Exercise instructions ->
The data below must be copied in full and without any change.

-------- Recorded information --------

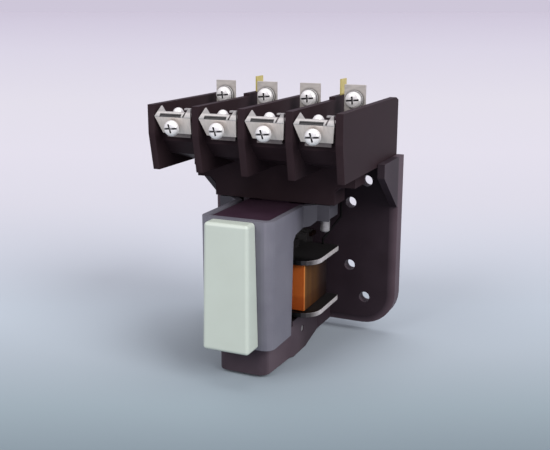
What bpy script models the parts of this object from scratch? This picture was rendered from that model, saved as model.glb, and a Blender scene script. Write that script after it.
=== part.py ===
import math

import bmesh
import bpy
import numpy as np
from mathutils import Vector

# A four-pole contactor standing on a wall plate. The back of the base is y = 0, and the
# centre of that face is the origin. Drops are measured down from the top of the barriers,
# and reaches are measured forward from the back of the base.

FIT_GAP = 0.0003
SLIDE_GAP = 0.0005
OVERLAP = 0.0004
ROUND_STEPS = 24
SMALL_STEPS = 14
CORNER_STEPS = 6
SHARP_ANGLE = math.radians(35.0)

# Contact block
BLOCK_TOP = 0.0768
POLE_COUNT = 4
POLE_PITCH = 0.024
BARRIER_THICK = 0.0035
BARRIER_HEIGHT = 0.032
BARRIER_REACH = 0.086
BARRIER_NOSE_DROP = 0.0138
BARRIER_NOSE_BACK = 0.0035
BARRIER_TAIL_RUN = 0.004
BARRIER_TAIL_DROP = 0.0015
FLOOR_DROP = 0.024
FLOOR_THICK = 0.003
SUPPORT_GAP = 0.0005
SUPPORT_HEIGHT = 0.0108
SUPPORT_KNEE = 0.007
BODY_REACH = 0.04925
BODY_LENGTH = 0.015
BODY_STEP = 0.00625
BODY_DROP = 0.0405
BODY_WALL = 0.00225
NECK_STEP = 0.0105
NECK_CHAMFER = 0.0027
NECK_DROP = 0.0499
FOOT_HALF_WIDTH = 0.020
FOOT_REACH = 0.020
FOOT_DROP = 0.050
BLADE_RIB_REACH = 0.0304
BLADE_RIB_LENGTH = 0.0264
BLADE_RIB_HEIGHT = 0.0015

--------

Full response ->
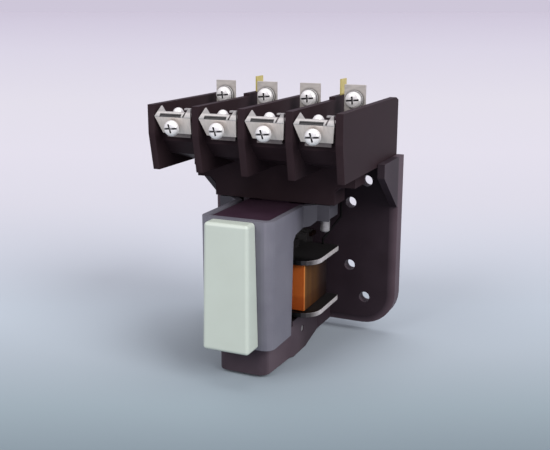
What bpy script models the parts of this object from scratch? This picture was rendered from that model, saved as model.glb, and a Blender scene script. Write that script after it.
=== part.py ===
import math

import bmesh
import bpy
import numpy as np
from mathutils import Vector

# A four-pole contactor standing on a wall plate. The back of the base is y = 0, and the
# centre of that face is the origin. Drops are measured down from the top of the barriers,
# and reaches are measured forward from the back of the base.

FIT_GAP = 0.0003
SLIDE_GAP = 0.0005
OVERLAP = 0.0004
ROUND_STEPS = 24
SMALL_STEPS = 14
CORNER_STEPS = 6
SHARP_ANGLE = math.radians(35.0)

# Contact block
BLOCK_TOP = 0.0768
POLE_COUNT = 4
POLE_PITCH = 0.024
BARRIER_THICK = 0.0035
BARRIER_HEIGHT = 0.032
BARRIER_REACH = 0.086
BARRIER_NOSE_DROP = 0.0138
BARRIER_NOSE_BACK = 0.0035
BARRIER_TAIL_RUN = 0.004
BARRIER_TAIL_DROP = 0.0015
FLOOR_DROP = 0.024
FLOOR_THICK = 0.003
SUPPORT_GAP = 0.0005
SUPPORT_HEIGHT = 0.0108
SUPPORT_KNEE = 0.007
BODY_REACH = 0.04925
BODY_LENGTH = 0.015
BODY_STEP = 0.00625
BODY_DROP = 0.0405
BODY_WALL = 0.00225
NECK_STEP = 0.0105
NECK_CHAMFER = 0.0027
NECK_DROP = 0.0499
FOOT_HALF_WIDTH = 0.020
FOOT_REACH = 0.020
FOOT_DROP = 0.050
BLADE_RIB_REACH = 0.0304
BLADE_RIB_LENGTH = 0.0264
BLADE_RIB_HEIGHT = 0.0015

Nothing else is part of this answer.